Multi-colored carrots make delicious--and colorful--pickles. The more purple carrots you use, the redder your pickles will be.
Preparation Time
25 mins
Cooking Time
15 mins
Total Time
40 mins
Calories
46 Calories
Recipe Instructions
Step 1
Scrub carrots thoroughly (do not peel), rinse well, and drain. Using a mandoline or food processor, slice into 1/8-inch-thick rounds, discarding tops. Transfer to a colander set over a bowl. Toss with sugar and 1 teaspoon salt. Let stand 1 hour, then rinse under cold water; drain.
Step 2
Toast cloves or coriander seeds in a nonreactive 3-quart pot over medium heat, shaking pan, until fragrant, about 1 minute. Carefully pour in water. Stir in vinegar, honey, and remaining 3 teaspoons salt.
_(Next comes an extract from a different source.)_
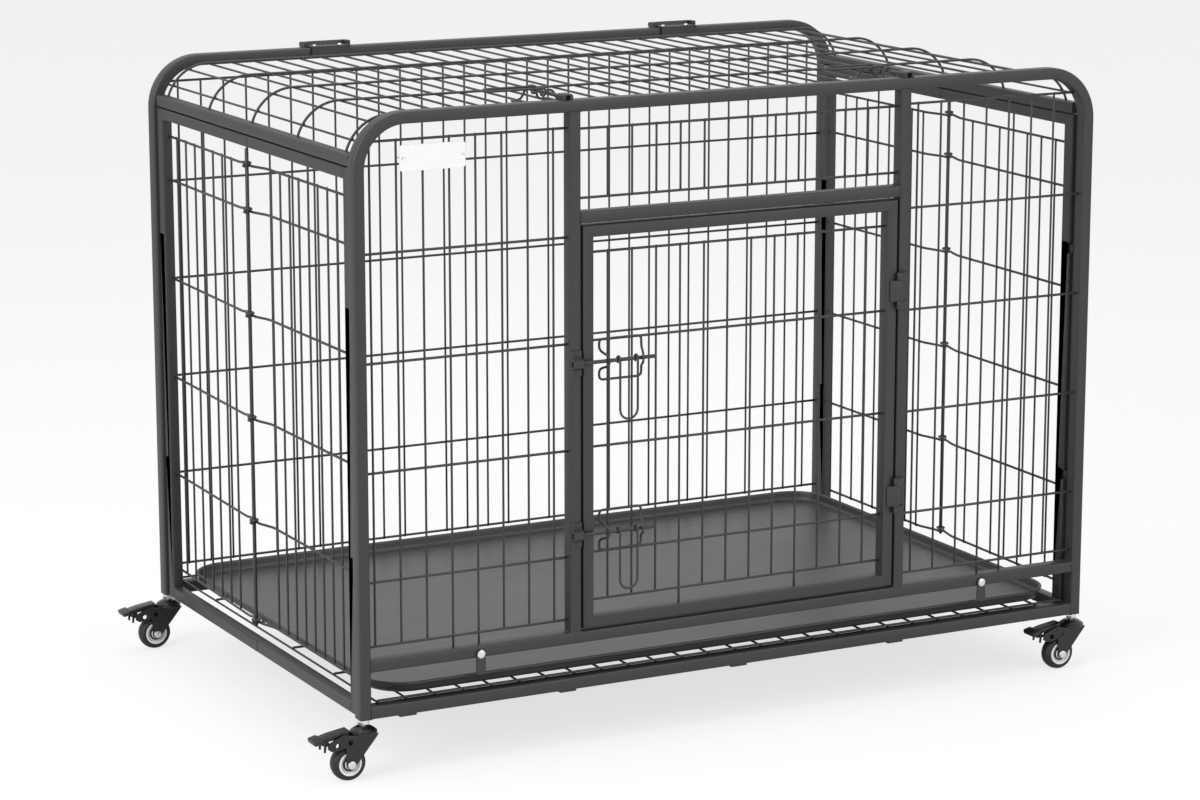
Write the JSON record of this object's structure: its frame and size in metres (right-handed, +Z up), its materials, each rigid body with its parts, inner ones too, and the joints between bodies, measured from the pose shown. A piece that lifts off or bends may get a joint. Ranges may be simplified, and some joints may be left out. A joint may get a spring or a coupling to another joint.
{
  "type": "folding dog crate",
  "caption": "Wire dog crate on swivel casters with a front door, hinged lid, slide-out tray and end panels that fold inwards.",
  "frame": {"origin": "centre of the bounding box in plan, on the floor under the wheels", "axes": "+X along the crate to the door's hinge side, +Y from the door to the back, +Z up"},
  "size_m": [1.148, 0.7076, 0.8367],
  "materials": {
    "frame_coat": "satin charcoal powder coat on steel tube",
    "wire_coat": "satin charcoal powder coat on welded wire",
    "tray_sheet": "grey powder coat on pressed steel sheet",
    "fork_steel": "gloss black paint on pressed steel",
    "tyre_rubber": "matt black rubber",
    "hub_nylon": "white moulded plastic",
    "bright_steel": "bright zinc-plated steel"
  },
  "bodies": {
    "front": {"front_frame": "frame_coat", "front_left_mesh": "wire_coat", "front_right_mesh": "wire_coat", "front_upper_mesh": "wire_coat", "floor_grid": "wire_coat", "door_hinge_pin_lower": "frame_coat", "door_hinge_pin_upper": "frame_coat"},
    "tray": {"tray": "tray_sheet"},
    "tray_latch_left": {"tray_latch_left": "frame_coat"},
    "tray_latch_right": {"tray_latch_right": "frame_coat"},
    "door": {"door_frame": "frame_coat", "door_mesh": "wire_coat"},
    "door_bolt_lower": {"door_bolt_lower": "wire_coat"},
    "door_bolt_upper": {"door_bolt_upper": "wire_coat"},
    "door_handle_lower": {"door_handle_lower": "wire_coat"},
    "door_handle_upper": {"door_handle_upper": "wire_coat"},
    "left_front_panel": {"left_front_panel_frame": "frame_coat", "left_front_panel_mesh": "wire_coat", "left_fold_rod": "wire_coat"},
    "left_back_panel": {"left_back_panel_frame": "frame_coat", "left_back_panel_mesh": "wire_coat"},
    "right_front_panel": {"right_front_panel_frame": "frame_coat", "right_front_panel_mesh": "wire_coat", "right_fold_rod": "wire_coat"},
    "right_back_panel": {"right_back_panel_frame": "frame_coat", "right_back_panel_mesh": "wire_coat"},
    "back": {"back_frame": "frame_coat", "back_mesh": "wire_coat"},
    "lid_hinge": {"lid_hinge_pin_left": "bright_steel", "lid_hinge_pin_right": "bright_steel"},
    "lid": {"lid_rail_left": "frame_coat", "lid_rail_right": "frame_coat", "lid_mesh": "wire_coat", "lid_leaf_left": "frame_coat", "lid_leaf_right": "frame_coat"},
    "lid_bolt_left": {"lid_bolt_left": "wire_coat"},
    "lid_bolt_right": {"lid_bolt_right": "wire_coat"},
    "lid_handle_left": {"lid_handle_left": "wire_coat"},
    "lid_handle_right": {"lid_handle_right": "wire_coat"},
    "front_left_caster": {"front_left_caster_fork": "fork_steel", "front_left_caster_axle": "bright_steel"},
    "front_left_caster_wheel": {"front_left_caster_tyre": "tyre_rubber", "front_left_caster_hub": "hub_nylon"},
    "front_left_caster_pedal": {"front_left_caster_pedal": "fork_steel"},
    "front_right_caster": {"front_right_caster_fork": "fork_steel", "front_right_caster_axle": "bright_steel"},
    "front_right_caster_wheel": {"front_right_caster_tyre": "tyre_rubber", "front_right_caster_hub": "hub_nylon"},
    "front_right_caster_pedal": {"front_right_caster_pedal": "fork_steel"},
    "back_left_caster": {"back_left_caster_fork": "fork_steel", "back_left_caster_axle": "bright_steel"},
    "back_left_caster_wheel": {"back_left_caster_tyre": "tyre_rubber", "back_left_caster_hub": "hub_nylon"},
    "back_left_caster_pedal": {"back_left_caster_pedal": "fork_steel"},
    "back_right_caster": {"back_right_caster_fork": "fork_steel", "back_right_caster_axle": "bright_steel"},
    "back_right_caster_wheel": {"back_right_caster_tyre": "tyre_rubber", "back_right_caster_hub": "hub_nylon"},
    "back_right_caster_pedal": {"back_right_caster_pedal": "fork_steel"}
  },
  "joints": [
    {"name": "end_fold", "type": "hinge", "parent": "front", "child": "left_front_panel", "pos_m": [-0.499, -0.31202, 0], "axis": [0, 0, 1], "range_deg": [-88, 0]},
    {"name": "left_middle_fold", "type": "hinge", "parent": "left_front_panel", "child": "left_back_panel", "pos_m": [-0.507, 0.00048, 0], "axis": [0, 0, -1], "range_deg": [-176, 0]},
    {"name": "left_back_fold", "type": "hinge", "parent": "left_back_panel", "child": "back", "pos_m": [-0.499, 0.31298, 0], "axis": [0, 0, 1], "range_deg": [-88, 0]},
    {"name": "right_front_fold", "type": "hinge", "parent": "front", "child": "right_front_panel", "pos_m": [0.553, -0.31202, 0], "axis": [0, 0, -1], "range_deg": [-88, 0]},
    {"name": "right_middle_fold", "type": "hinge", "parent": "right_front_panel", "child": "right_back_panel", "pos_m": [0.561, 0.00048, 0], "axis": [0, 0, 1], "range_deg": [-176, 0]},
    {"name": "lid_release", "type": "hinge", "parent": "back", "child": "lid_hinge", "pos_m": [0.027, 0.34978, 0.831], "axis": [1, 0, 0], "range_deg": [-88, 0]},
    {"name": "lid_open", "type": "hinge", "parent": "lid_hinge", "child": "lid", "pos_m": [0.027, 0.34978, 0.831], "axis": [-1, 0, 0], "range_deg": [0, 100]},
    {"name": "door_swing", "type": "hinge", "parent": "front", "child": "door", "pos_m": [0.26095, -0.34932, 0], "axis": [0, 0, 1], "range_deg": [0, 165]},
    {"name": "tray_slide", "type": "slide", "parent": "front", "child": "tray", "axis": [0, -1, 0], "range_m": [0, 0.6]},
    {"name": "tray_latch_left_swing", "type": "hinge", "parent": "front", "child": "tray_latch_left", "pos_m": [-0.3465, -0.34582, 0.1405], "axis": [0, 1, 0], "range_deg": [-90, 90]},
    {"name": "tray_latch_right_swing", "type": "hinge", "parent": "front", "child": "tray_latch_right", "pos_m": [0.4005, -0.34582, 0.1405], "axis": [0, 1, 0], "range_deg": [-90, 90]},
    {"name": "door_bolt_lower_slide", "type": "slide", "parent": "door", "child": "door_bolt_lower", "axis": [1, 0, 0], "range_m": [-0.0115, 0]},
    {"name": "door_handle_lower_swing", "type": "hinge", "parent": "door_bolt_lower", "child": "door_handle_lower", "pos_m": [-0.2035, -0.34732, 0.2775], "axis": [-1, 0, 0], "range_deg": [0, 110]},
    {"name": "door_bolt_upper_slide", "type": "slide", "parent": "door", "child": "door_bolt_upper", "axis": [1, 0, 0], "range_m": [-0.0115, 0]},
    {"name": "door_handle_upper_swing", "type": "hinge", "parent": "door_bolt_upper", "child": "door_handle_upper", "pos_m": [-0.2035, -0.34732, 0.498], "axis": [-1, 0, 0], "range_deg": [0, 110]},
    {"name": "lid_bolt_left_slide", "type": "slide", "parent": "lid", "child": "lid_bolt_left", "axis": [0, 1, 0], "range_m": [-0.0115, 0]},
    {"name": "lid_handle_left_swing", "type": "hinge", "parent": "lid_bolt_left", "child": "lid_handle_left", "pos_m": [-0.2205, -0.32422, 0.8308], "axis": [0, 1, 0], "range_deg": [0, 160]},
    {"name": "lid_bolt_right_slide", "type": "slide", "parent": "lid", "child": "lid_bolt_right", "axis": [0, 1, 0], "range_m": [-0.0115, 0]},
    {"name": "lid_handle_right_swing", "type": "hinge", "parent": "lid_bolt_right", "child": "lid_handle_right", "pos_m": [0.2745, -0.32422, 0.8308], "axis": [0, 1, 0], "range_deg": [0, 160]},
    {"name": "front_left_caster_swivel", "type": "hinge", "parent": "front", "child": "front_left_caster", "pos_m": [-0.503, -0.33452, 0.0575], "axis": [0, 0, 1], "continuous": true},
    {"name": "front_left_caster_roll", "type": "hinge", "parent": "front_left_caster", "child": "front_left_caster_wheel", "pos_m": [-0.525, -0.33452, 0.0225], "axis": [0, 1, 0], "continuous": true},
    {"name": "front_left_caster_brake", "type": "hinge", "parent": "front_left_caster", "child": "front_left_caster_pedal", "pos_m": [-0.533, -0.33452, 0.0583], "axis": [0, -1, 0], "range_deg": [0, 10]},
    {"name": "front_right_caster_swivel", "type": "hinge", "parent": "front", "child": "front_right_caster", "pos_m": [0.557, -0.33452, 0.0575], "axis": [0, 0, 1], "continuous": true},
    {"name": "front_right_caster_roll", "type": "hinge", "parent": "front_right_caster", "child": "front_right_caster_wheel", "pos_m": [0.535, -0.33452, 0.0225], "axis": [0, 1, 0], "continuous": true},
    {"name": "front_right_caster_brake", "type": "hinge", "parent": "front_right_caster", "child": "front_right_caster_pedal", "pos_m": [0.527, -0.33452, 0.0583], "axis": [0, -1, 0], "range_deg": [0, 10]},
    {"name": "back_left_caster_swivel", "type": "hinge", "parent": "back", "child": "back_left_caster", "pos_m": [-0.503, 0.33548, 0.0575], "axis": [0, 0, -1], "continuous": true},
    {"name": "back_left_caster_roll", "type": "hinge", "parent": "back_left_caster", "child": "back_left_caster_wheel", "pos_m": [-0.525, 0.33548, 0.0225], "axis": [0, 1, 0], "continuous": true},
    {"name": "back_left_caster_brake", "type": "hinge", "parent": "back_left_caster", "child": "back_left_caster_pedal", "pos_m": [-0.533, 0.33548, 0.0583], "axis": [0, -1, 0], "range_deg": [0, 10]},
    {"name": "back_right_caster_swivel", "type": "hinge", "parent": "back", "child": "back_right_caster", "pos_m": [0.557, 0.33548, 0.0575], "axis": [0, 0, -1], "continuous": true},
    {"name": "back_right_caster_roll", "type": "hinge", "parent": "back_right_caster", "child": "back_right_caster_wheel", "pos_m": [0.535, 0.33548, 0.0225], "axis": [0, 1, 0], "continuous": true},
    {"name": "back_right_caster_brake", "type": "hinge", "parent": "back_right_caster", "child": "back_right_caster_pedal", "pos_m": [0.527, 0.33548, 0.0583], "axis": [0, -1, 0], "range_deg": [0, 10]}
  ],
  "couplings": [
    {"joint": "left_middle_fold", "follows": "end_fold", "ratio": 2},
    {"joint": "left_back_fold", "follows": "end_fold", "ratio": 1},
    {"joint": "right_front_fold", "follows": "end_fold", "ratio": 1},
    {"joint": "right_middle_fold", "follows": "end_fold", "ratio": 2},
    {"joint": "lid_release", "follows": "end_fold", "ratio": 1}
  ]
}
Bring to a boil; add carrots and cook, stirring, just until brine returns to a simmer, about 8 minutes.
Step 3
Spoon carrots into 2 clean quart jars, using a slotted spoon, and pack them in snugly. Carefully pour or ladle enough brine over veggies to cover completely, leaving about 1/2 inch headspace. Wipe rims with a damp paper towel. Let cool to room temperature, about 1 hour.
Step 4
Apply clean lids. Chill at least 24 hours before eating for best flavor. (Flavor improves with time.) Store in fridge up to 1 month.